Sosyal bir varlık olarak çalışanın psikolojik yönünün ihmal edilmesinin verimlilik açısından olumsuz çıktıları olduğu sonucuna ulaşılmıştır. Neo-klasik örgüt kuramı en temelde klasik örgüt kuramının rasyonellik çerçevesinde kurguladığı modern insanın makineye indirgenmesine karşı çıkar ve örgüt içinde insani ilişkilerin önemini vurgular. İnsan ilişkileri yaklaşımı sonrasında yönetim çalışmaları, örgüt yapısı ile insan davranışlarına ve sebeplerine odaklanmışlardır (Şimşek, 2008). Yönetim çalışmacıları, iş görenlerin duygularının iş içinden soyutlaması yerine (motivasyon kuramları

pazarlama teknikleri gibi) bu duyguların, çalışanların verimliliğini artıracak formlara dönüştürülmesi üzerine kafa yormaya başlamışlardır.

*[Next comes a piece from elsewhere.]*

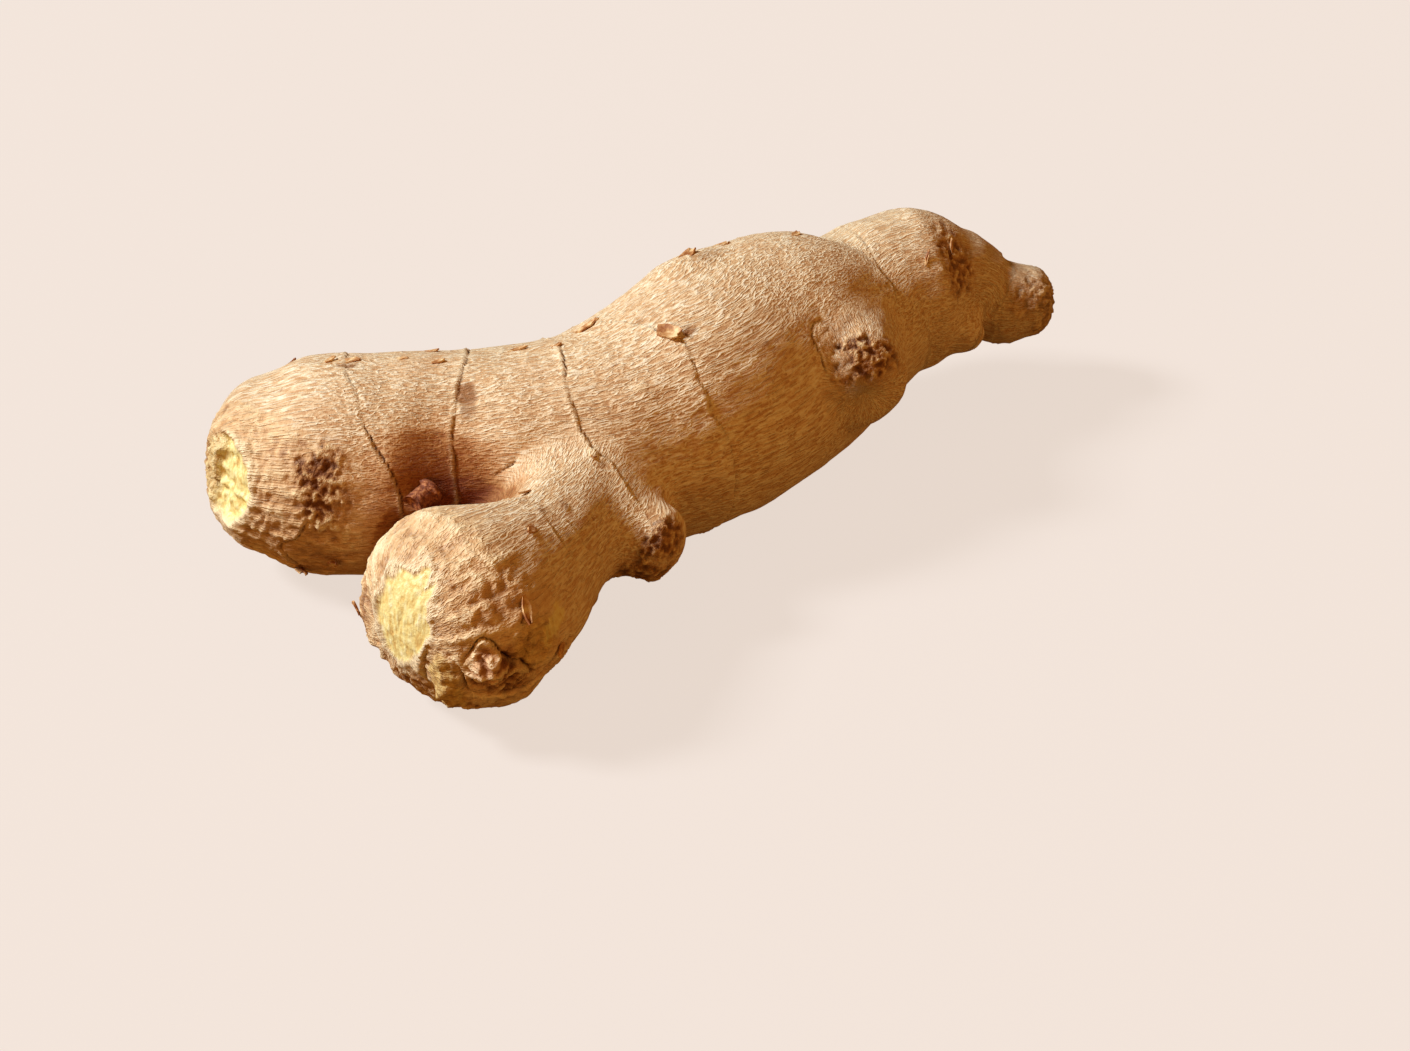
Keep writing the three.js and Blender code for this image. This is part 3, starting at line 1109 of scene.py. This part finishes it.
def flake_material():
    """Dry, papery brown skin, in patches from pale to dark."""
    material, wire, shader = new_material("papery_skin")
    place = wire.add("ShaderNodeTexCoord", output=3).stretched((1 / MM,) * 3)
    patches = place.noise(2.2, detail=3.0, roughness=0.6)
    colour = patches.ramp(
        (0.36, tone(150, 88, 40)), (0.5, tone(196, 144, 90)), (0.64, tone(236, 206, 156))
    )
    tree = material.node_tree
    tree.links.new(colour.socket, shader.inputs["Base Color"])
    shader.inputs["Roughness"].default_value = 0.65
    return material


def floor_material():
    """A pale, warm, matt floor."""
    material, _, shader = new_material("pale_floor")
    shader.inputs["Base Color"].default_value = tone(92, 88, 88)
    shader.inputs["Roughness"].default_value = 1.0
    shader.inputs["Specular IOR Level"].default_value = 0.0
    shader.inputs["Emission Color"].default_value = tone(252, 238, 227)
    shader.inputs["Emission Strength"].default_value = 0.79
    return material


# Half the floor's width, in metres.
FLOOR_HALF = 6


def add_floor():
    """A plain floor under the root, far wider than any view of it."""
    net = bmesh.new()
    bmesh.ops.create_grid(net, x_segments=1, y_segments=1, size=FLOOR_HALF)
    floor = new_piece("floor", net)
    floor.data.materials.append(floor_material())
    floor.visible_diffuse = False
    floor.visible_glossy = False


def aimed(thing, place, target):
    """Puts a camera or a light at a place, looking at the target."""
    thing.location = place
    thing.rotation_euler = (target - place).to_track_quat("-Z", "Y").to_euler()


def add_lamp(name, place, target, size, power, colour):
    """A soft square lamp."""
    light = bpy.data.lights.new(name, "AREA")
    light.shape = "SQUARE"
    light.size = size
    light.energy = power
    light.color = colour
    lamp = bpy.data.objects.new(name, light)
    bpy.context.scene.collection.objects.link(lamp)
    aimed(lamp, place, target)


# Each lamp's place and size in metres, its power in watts, and its colour.
LAMPS = {
    "key": ((-3.6, 1.65, 3.5), 1.2, 410.0, (0.91, 0.98, 1.0)),
    "left_fill": ((-1.35, -0.8, 0.45), 0.8, 6.0, (1.0, 0.46, 0.1)),
    "right_fill": ((0.9, -0.7, 0.5), 0.9, 4.0, (1.0, 0.46, 0.1)),
}
SKY_COLOUR = (1.0, 0.42, 0.1, 1.0)
SKY_STRENGTH = 0.14


def add_lights():
    """A nearly white key from the upper left and behind, and weak orange fills and sky."""
    middle = Vector((0, 0, 20)) * MM
    for name, (place, size, power, colour) in LAMPS.items():
        add_lamp(name, Vector(place), middle, size, power, colour)
    world = bpy.data.worlds.new("warm_sky")
    bpy.context.scene.world = world
    world.use_nodes = True
    sky = world.node_tree.nodes["Background"]
    sky.inputs["Color"].default_value = SKY_COLOUR
    sky.inputs["Strength"].default_value = SKY_STRENGTH


# What the camera looks at and how far off it is, in mm, and how high and how far round, in degrees.
CAMERA_AIM = (-6.2, -23.75, 20.0)
CAMERA_DISTANCE = 640.0
CAMERA_ELEVATION = 35.0
CAMERA_AZIMUTH = -20.0
CAMERA_LENS = 85


def add_camera():
    camera = bpy.data.objects.new("camera", bpy.data.cameras.new("camera"))
    bpy.context.scene.collection.objects.link(camera)
    camera.data.lens = CAMERA_LENS
    camera.data.clip_start = 0.01
    azimuth = math.radians(CAMERA_AZIMUTH)
    elevation = math.radians(CAMERA_ELEVATION)
    back = Vector((
        math.sin(azimuth) * math.cos(elevation),
        -math.cos(azimuth) * math.cos(elevation),
        math.sin(elevation),
    ))
    aim = Vector(CAMERA_AIM) * MM
    aimed(camera, aim + back * CAMERA_DISTANCE * MM, aim)
    bpy.context.scene.camera = camera


frame_size = (cad_box[1] - cad_box[0]) / MM
stretch = np.array(frame_size) / np.array(DRAWN_BOX, float)
limbs = {name: Limb(stops, stretch) for name, stops in MIDDLE_LINES.items()}
spots = {}
seams = {}
surface = None

ginger = shaped_skin()
ginger.data.materials.append(ginger_skin_material())
nub = broken_nub()
nub.data.materials.append(nub_material())
flakes = papery_flakes()
flakes.data.materials.append(flake_material())
for piece in (ginger, nub, flakes):
    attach(piece, "root")
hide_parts("ginger_root")

add_floor()
add_lights()
add_camera()
bpy.context.scene.view_settings.view_transform = "Standard"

Örgütlü emeğin ilk örneği olarak modern örgütler önceden belirlenmiş amaçları gerçekleştirmek için oluşturulan yapılar olarak rasyonel bir işleyişi öngörmektedir (Şişman, 2014). Büyük ölçüde kitlesel katı üretimin yapıldığı endüstriyel üretim sürecinde insan, rasyonel bir varlık olarak tanımlanmış ve iş içinde duygulara yer verilmemiştir. Sanayi üretiminde verimliliği, maksimim seviyeye çıkarmak için çalışanın bütün hareketlerinin rasyonaliteye dayalı standartlaştırması söz konusu iken sanayi sonrası hizmet sektöründe insan duygularının yönetilmesi ve standartlaştırılması söz konusudur. Sanayi üretiminin tanrıları mühendisler iken, günümüz hizmet sektörünün tanrıları psikologlar ve psikoloji kuramlarının beslediği satış ve pazarlamacılarıdır (Delen. G, 2017).

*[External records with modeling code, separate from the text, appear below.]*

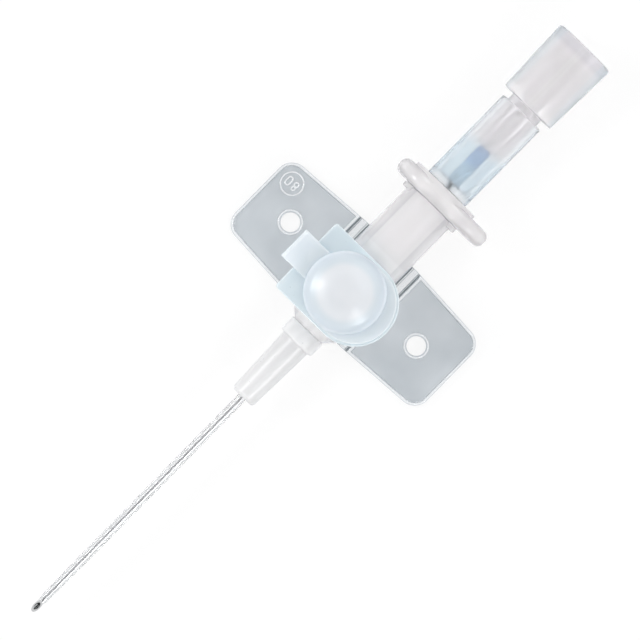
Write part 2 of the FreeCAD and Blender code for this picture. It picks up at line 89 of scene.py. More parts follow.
# Mesh tools
def rounded(corners):
    # A closed outline whose corners (across, up, radius) are arcs where a radius is given.
    spots = [Vector((corner[0], corner[1], 0)) for corner in corners]
    done = []
    for index, corner in enumerate(corners):
        here = spots[index]
        if len(corner) < 3:
            done.append((here.x, here.y))
            continue
        before = (spots[index - 1] - here).normalized()
        after = (spots[(index + 1) % len(spots)] - here).normalized()
        half = before.angle(after) / 2
        centre = here + (before + after).normalized() * corner[2] / math.sin(half)
        start = here + before * corner[2] / math.tan(half) - centre
        turn = (math.pi - 2 * half) * (1 if before.cross(after).z < 0 else -1)
        steps = max(CORNER_STEPS, math.ceil(corner[2] * abs(turn) / ARC_STEP))
        for step in range(steps + 1):
            angle = math.atan2(start.y, start.x) + turn * step / steps
            done.append((centre.x + corner[2] * math.cos(angle), centre.y + corner[2] * math.sin(angle)))
    return done


def tidy_mesh(mesh):
    work = bmesh.new()
    work.from_mesh(mesh)
    bmesh.ops.remove_doubles(work, verts=work.verts, dist=WELD)
    bmesh.ops.dissolve_degenerate(work, edges=work.edges, dist=WELD)
    bmesh.ops.recalc_face_normals(work, faces=work.faces)
    work.to_mesh(mesh)
    work.free()


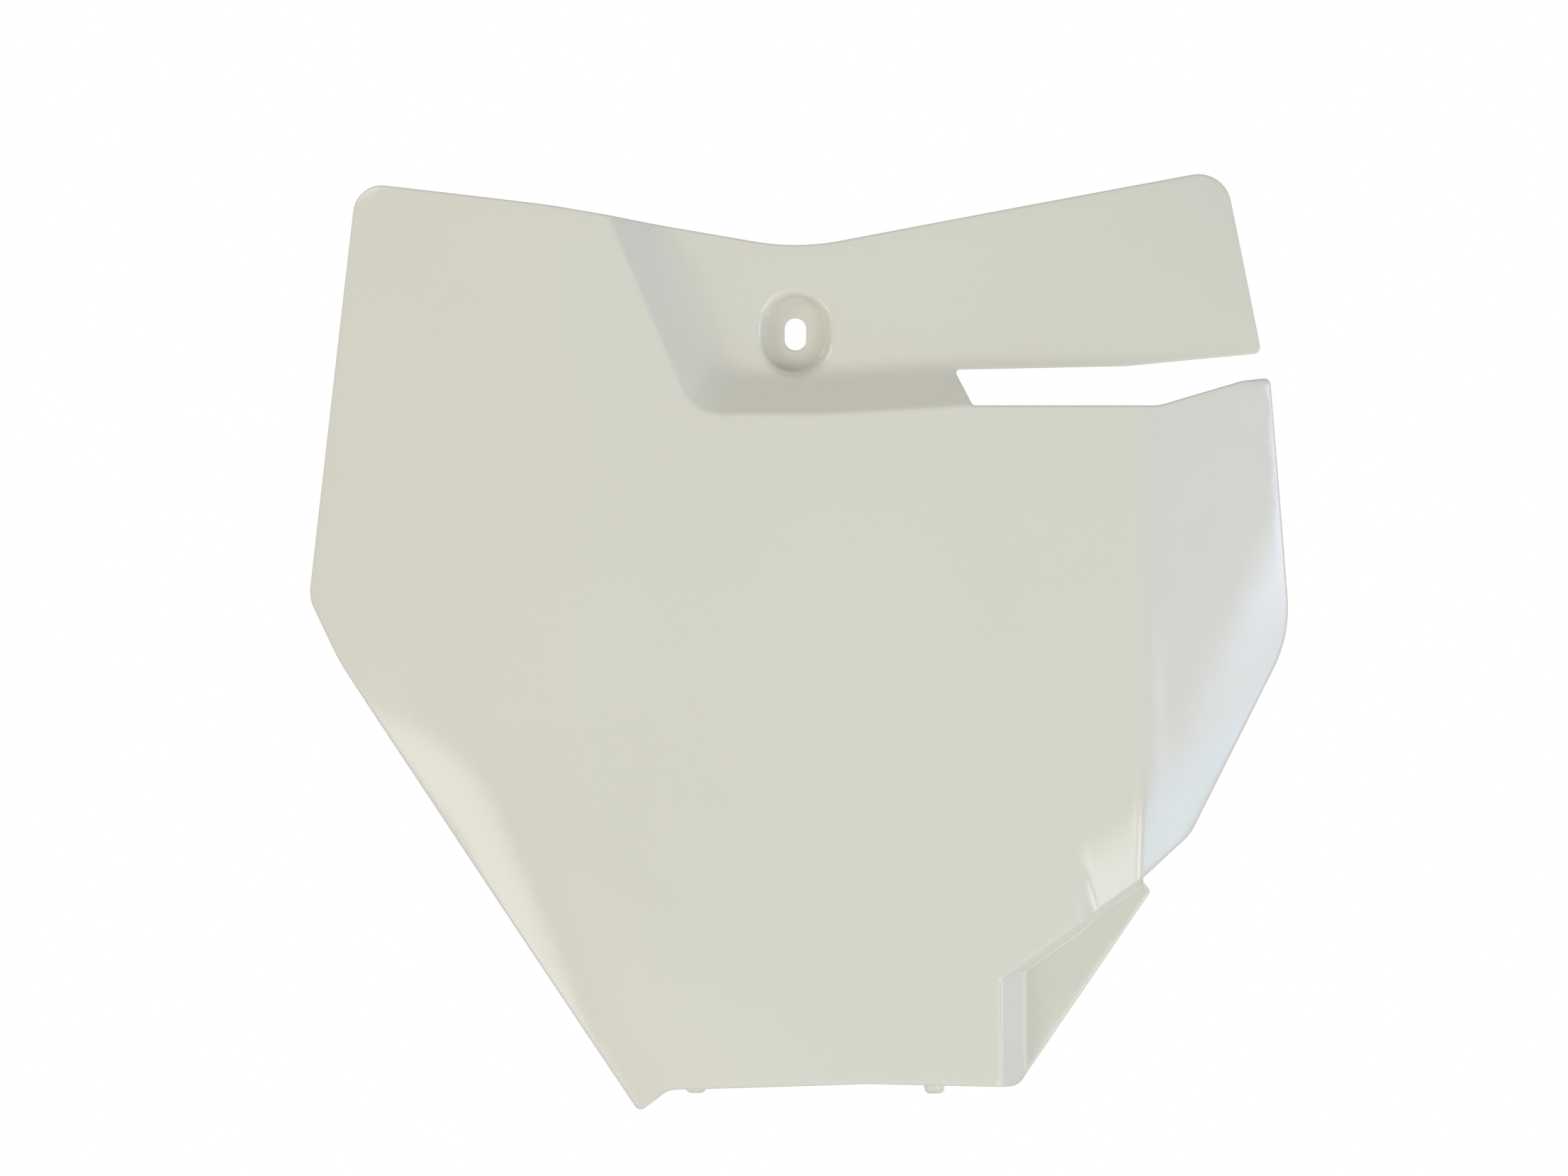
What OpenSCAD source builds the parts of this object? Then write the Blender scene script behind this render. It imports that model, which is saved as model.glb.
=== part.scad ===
// Front number board for an off-road motorcycle, moulded in one piece.
// +Z is up, the face looks along -Y, +X is on the right of someone facing the board.
// The origin is the centre of the screw slot, on the rear seat of its boss.

/* [Wall] */
// Thickness of the moulded wall
wall_t = 2.2; // [1.6:0.1:3]

/* [Outline] */
// Slot to the left shoulder, before its corner is rounded
left_shoulder_x = 119.4; // [116:0.1:124]
// Drop of the left shoulder below the slot
left_shoulder_drop = 64.6; // [58:0.1:70]
// Radius of the left shoulder
left_shoulder_r = 9; // [3:0.5:14]
// Slot to the bend below the left shoulder
left_waist_x = 111.8; // [109:0.1:114]
// Drop of that bend below the slot
left_waist_drop = 80.2; // [77:0.1:86]
// Radius of that bend
left_waist_r = 60; // [20:1:80]
// Slot to the top left corner
left_top_x = 107.6; // [100:0.1:114]
// Height of the top left corner above the slot
left_top_z = 37.2; // [34:0.1:42]
// Radius of the top left corner
left_top_r = 7; // [3:0.5:10]
// Slot to the slight bend in the left part of the top edge
brow_x = 60; // [50:1:75]
// Height of that bend above the slot
brow_z = 31.2; // [29.5:0.1:33]
// Sideways place of the dip in the top edge
dip_x = 0.5; // [-4:0.5:6]
// Height of the dip above the slot
dip_z = 20.8; // [18:0.1:24]
// Radius of the dip
dip_r = 58; // [20:1:80]
// Slot to the upper corner of the arm
arm_top_x = 105.3; // [98:0.1:110]
// Height of the upper corner of the arm above the slot
arm_top_z = 40.7; // [34:0.1:48]
// Radius of the upper corner of the arm
arm_top_r = 8; // [3:0.5:11]
// Slot to the lower tip of the arm
arm_tip_x = 114.1; // [110:0.1:116]
// Drop of the arm's tip below the slot
arm_tip_drop = 4.7; // [3.5:0.1:6]
// Slot to the bend in the arm's lower edge
arm_bend_x = 81; // [70:1:92]
// Drop of that bend below the slot
arm_bend_drop = 7.9; // [7:0.1:8.5]
// Slot to the upper corner of the wing
wing_top_x = 116.7; // [114:0.1:120]
// Drop of the upper corner of the wing below the slot
wing_top_drop = 10.5; // [9:0.1:13]
// Slot to the right shoulder, before its corner is rounded
right_shoulder_x = 121.9; // [118:0.1:128]
// Drop of the right shoulder below the slot
right_shoulder_drop = 73.7; // [62:0.5:84]
// Radius of the right shoulder
right_shoulder_r = 32; // [15:1:40]
// Slot to the lower corner of the wing
wing_low_x = 96.7; // [94:0.1:101]
// Drop of the lower corner of the wing below the slot
wing_low_drop = 122.4; // [118:0.5:126]
// Radius of the lower corner of the wing
wing_low_r = 12; // [4:1:14]
// Drop of the bottom edge below the slot
bottom_drop = 184; // [178:0.5:190]
// Slot to the lower right corner of the bottom edge
bottom_right_x = 54.5; // [52:0.1:57]
// Radius of the lower right corner
bottom_right_r = 4; // [1:0.5:6]
// Slot to the tip of the horn at the lower left
horn_x = 38.2; // [36:0.1:42]
// Reach of the horn below the bottom edge
horn_reach = 6.4; // [4:0.1:8]
// Radius of the horn's tip
horn_r = 1.6; // [0.6:0.1:2]

/* [Hose gap] */
// Slot to the inner end of the gap, at its upper corner
gap_x = 38.8; // [34:0.1:42]
// Drop of the gap's upper edge below the slot
gap_drop = 8.8; // [8.6:0.1:9.6]
// Height of the gap
gap_h = 8.9; // [7:0.1:10]
// How far the gap's inner end leans
gap_lean = 4.4; // [2:0.1:5]
// Slot to the place where the gap's lower edge starts to rise
gap_rise_x = 88.5; // [84:0.5:92]
// Slot to the place where that rise ends
gap_level_x = 109.5; // [106:0.5:111]

/* [Face] */
// Height at which the face stands furthest forward
crown_z = -60; // [-90:5:-30]
// Radius of the face from top to bottom
crown_r = 2400; // [1800:100:4000]
// Slot to the start of the left flank's curve
flank_x = 47; // [40:1:60]
// Radius of the left flank
flank_r = 150; // [120:5:220]
// Slot to the crease of the right wing
crease_x = 84; // [82:0.5:87]
// Angle of the wing behind the face
wing_angle = 32; // [24:1:38]
// Radius of the crease at its upper end
crease_r_top = 13; // [8:1:40]
// Radius of the crease at its lower end
crease_r_low = 4.5; // [3:0.5:12]
// Radius of the wing's roll beyond a leaning line
wing_roll_r = 130; // [90:5:300]
// Slot to the upper end of that line
roll_top_x = 115; // [108:1:120]
// Drop of its upper end below the slot
roll_top_drop = 41; // [30:1:60]
// Slot to its lower end
roll_low_x = 85; // [82:1:90]
// Drop of its lower end below the slot
roll_low_drop = 107; // [95:1:120]
// Width over which the lower left flank falls back, at its upper end
low_flank_top_w = 24; // [16:1:34]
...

Neoliberal Küreselleşme Sürecinde Emek

Bu bölümde neo-liberal küreselleşme sürecinin emek üzerine olan etkileri genel olarak ortaya konulacaktır. İlk olarak günümüz toplumunun sosyo-ekonomik yapısını belirleyen, neo-liberalizmin gelişimi daha sonra ise neo-liberalizmin kamu hizmetlerine etkisi ve emeğin sosyo-ekonomik koşulları üzerine etkisi üzerinde durulacaktır.

20. Yüzyılın sonlarına doğru yaşanan, enformasyon ve teknolojik gelişmeler üretim ve tüketim sistemlerinde köklü değişimlere neden olmuştur. Emek süreçlerinde, devletin yetki ve uygulamalarında, coğrafi ve jeopolitik bölünme ve birleşmelerde, tüketici alışkanlıkları ve benzeri birçok alanda yaşanan radikal değişimlere ilişkin birçok gösterge mevcuttur (Harvey, 2010). Sermaye ulus sınırlarını aşarken neo-liberal ekonomi politikaları yeni kapitalizmin çıkış noktası olmuştur. Küreselleşme sermayenin ulus sınırlarını aştığı, sosyal ve ekonomik yapının neo-liberal politikalar çerçevesinde düzenlendiği yapıyı temsil etmektedir. Yeni ekonomi bir bütün olarak ekonominin nasıl evrilmesi gerektiğiyle ilgili ahlaki ve kuralcı bir güç uygulamaktadır. Yeni ekonomik düzende üretim ve tüketim sistemleri değişime uğramış, devlet ile birey arasındaki ilişki değişmiştir. Bu bağlamda küreselleşme ve neo-liberal politikalar günümüzde emeğin niteliği ve örgütlenişinde birbirini tamamlayan önemli iki aktör olarak ortaya çıkmıştır.